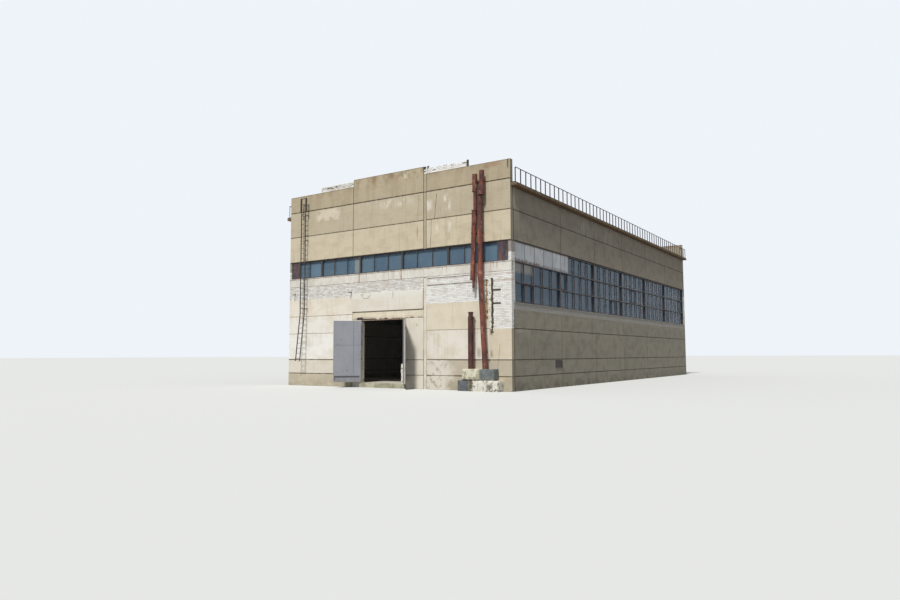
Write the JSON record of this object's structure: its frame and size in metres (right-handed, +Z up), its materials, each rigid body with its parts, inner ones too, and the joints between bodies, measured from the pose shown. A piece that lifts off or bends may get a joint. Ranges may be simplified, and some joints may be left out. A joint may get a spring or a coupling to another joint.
{
  "type": "factory building",
  "caption": "Weathered precast-panel industrial hall with ribbon windows, parapets, a flat-pitched roof, an open two-leaf gate, a roof ladder and old pipes.",
  "frame": {"origin": "centre of the hall's plan at ground level, on the underside of the floor slab", "axes": "+Z up, +Y along the hall from the gate's gable to the rear gable, +X to the right seen from the gate"},
  "size_m": [18.7, 39.2845, 13.93],
  "materials": {
    "structural_concrete": "matte",
    "painted_panel": "matte",
    "plain_panel": "matte",
    "cornice_concrete": "matte",
    "white_brick": "matte",
    "white_sheet": "satin",
    "rusted_sheet": "matte",
    "window_steel": "matte",
    "window_glass": "gloss",
    "roofing_felt": "matte",
    "gate_steel": "matte",
    "gate_sheet": "satin",
    "dark_steel": "matte",
    "rusted_pipe": "matte"
  },
  "bodies": {
    "building": {"floor_slab": "structural_concrete", "gate_threshold": "structural_concrete", "columns": "structural_concrete", "roof_girders": "structural_concrete", "roof_slabs": "structural_concrete", "roofing": "roofing_felt", "front_left_panels": "painted_panel", "front_right_panels": "painted_panel", "gate_side_panels": "painted_panel", "gate_beam": "painted_panel", "gate_lintel_panel": "painted_panel", "gate_lining": "gate_steel", "front_filler_strip": "painted_panel", "front_brickwork": "white_brick", "front_sheet_band": "white_sheet", "gable_window_frames": "window_steel", "gable_window_glass": "window_glass", "window_end_sheets": "rusted_sheet", "corner_piers": "white_brick", "front_upper_panels": "plain_panel", "front_parapet": "plain_panel", "parapet_upstands": "white_brick", "right_lower_panels": "plain_panel", "right_upper_panels": "plain_panel", "left_lower_panels": "plain_panel", "left_upper_panels": "plain_panel", "side_brick_courses": "white_brick", "side_window_frames": "window_steel", "side_window_glass": "window_glass", "side_window_sheets": "white_sheet", "rear_lower_panels": "painted_panel", "rear_brickwork": "white_brick", "rear_sheet_band": "white_sheet", "rear_upper_panels": "plain_panel", "rear_parapet": "plain_panel", "eave_cornices": "cornice_concrete", "roof_railings": "dark_steel", "roof_ladder": "dark_steel", "broken_pipe": "rusted_pipe", "leaning_pipe": "rusted_pipe", "short_pipe": "rusted_pipe", "pipe_blocks": "structural_concrete", "wheel_guard": "structural_concrete", "wall_brackets": "dark_steel", "side_vent": "dark_steel"},
    "left_leaf": {"left_leaf_frame": "gate_steel", "left_leaf_sheet": "gate_sheet"},
    "right_leaf": {"right_leaf_frame": "gate_steel", "right_leaf_sheet": "gate_sheet"}
  },
  "joints": [
    {"name": "left_leaf_hinge", "type": "hinge", "parent": "building", "child": "left_leaf", "pos_m": [-2.2, -18.94, 0.75], "axis": [0, 0, 1], "range_deg": [-40, 135]},
    {"name": "right_leaf_hinge", "type": "hinge", "parent": "building", "child": "right_leaf", "pos_m": [1.4, -18.94, 0.75], "axis": [0, 0, 1], "range_deg": [-130, 45]}
  ]
}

What you need to do:
Give back all the data exactly as written.

The output:
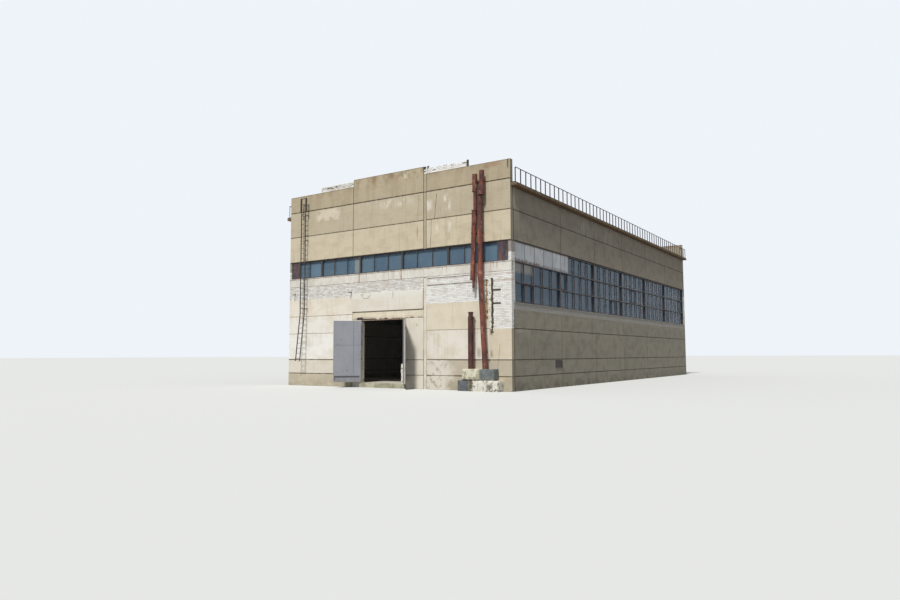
Write the JSON record of this object's structure: its frame and size in metres (right-handed, +Z up), its materials, each rigid body with its parts, inner ones too, and the joints between bodies, measured from the pose shown. A piece that lifts off or bends may get a joint. Ranges may be simplified, and some joints may be left out. A joint may get a spring or a coupling to another joint.
{
  "type": "factory building",
  "caption": "Weathered precast-panel industrial hall with ribbon windows, parapets, a flat-pitched roof, an open two-leaf gate, a roof ladder and old pipes.",
  "frame": {"origin": "centre of the hall's plan at ground level, on the underside of the floor slab", "axes": "+Z up, +Y along the hall from the gate's gable to the rear gable, +X to the right seen from the gate"},
  "size_m": [18.7, 39.2845, 13.93],
  "materials": {
    "structural_concrete": "matte",
    "painted_panel": "matte",
    "plain_panel": "matte",
    "cornice_concrete": "matte",
    "white_brick": "matte",
    "white_sheet": "satin",
    "rusted_sheet": "matte",
    "window_steel": "matte",
    "window_glass": "gloss",
    "roofing_felt": "matte",
    "gate_steel": "matte",
    "gate_sheet": "satin",
    "dark_steel": "matte",
    "rusted_pipe": "matte"
  },
  "bodies": {
    "building": {"floor_slab": "structural_concrete", "gate_threshold": "structural_concrete", "columns": "structural_concrete", "roof_girders": "structural_concrete", "roof_slabs": "structural_concrete", "roofing": "roofing_felt", "front_left_panels": "painted_panel", "front_right_panels": "painted_panel", "gate_side_panels": "painted_panel", "gate_beam": "painted_panel", "gate_lintel_panel": "painted_panel", "gate_lining": "gate_steel", "front_filler_strip": "painted_panel", "front_brickwork": "white_brick", "front_sheet_band": "white_sheet", "gable_window_frames": "window_steel", "gable_window_glass": "window_glass", "window_end_sheets": "rusted_sheet", "corner_piers": "white_brick", "front_upper_panels": "plain_panel", "front_parapet": "plain_panel", "parapet_upstands": "white_brick", "right_lower_panels": "plain_panel", "right_upper_panels": "plain_panel", "left_lower_panels": "plain_panel", "left_upper_panels": "plain_panel", "side_brick_courses": "white_brick", "side_window_frames": "window_steel", "side_window_glass": "window_glass", "side_window_sheets": "white_sheet", "rear_lower_panels": "painted_panel", "rear_brickwork": "white_brick", "rear_sheet_band": "white_sheet", "rear_upper_panels": "plain_panel", "rear_parapet": "plain_panel", "eave_cornices": "cornice_concrete", "roof_railings": "dark_steel", "roof_ladder": "dark_steel", "broken_pipe": "rusted_pipe", "leaning_pipe": "rusted_pipe", "short_pipe": "rusted_pipe", "pipe_blocks": "structural_concrete", "wheel_guard": "structural_concrete", "wall_brackets": "dark_steel", "side_vent": "dark_steel"},
    "left_leaf": {"left_leaf_frame": "gate_steel", "left_leaf_sheet": "gate_sheet"},
    "right_leaf": {"right_leaf_frame": "gate_steel", "right_leaf_sheet": "gate_sheet"}
  },
  "joints": [
    {"name": "left_leaf_hinge", "type": "hinge", "parent": "building", "child": "left_leaf", "pos_m": [-2.2, -18.94, 0.75], "axis": [0, 0, 1], "range_deg": [-40, 135]},
    {"name": "right_leaf_hinge", "type": "hinge", "parent": "building", "child": "right_leaf", "pos_m": [1.4, -18.94, 0.75], "axis": [0, 0, 1], "range_deg": [-130, 45]}
  ]
}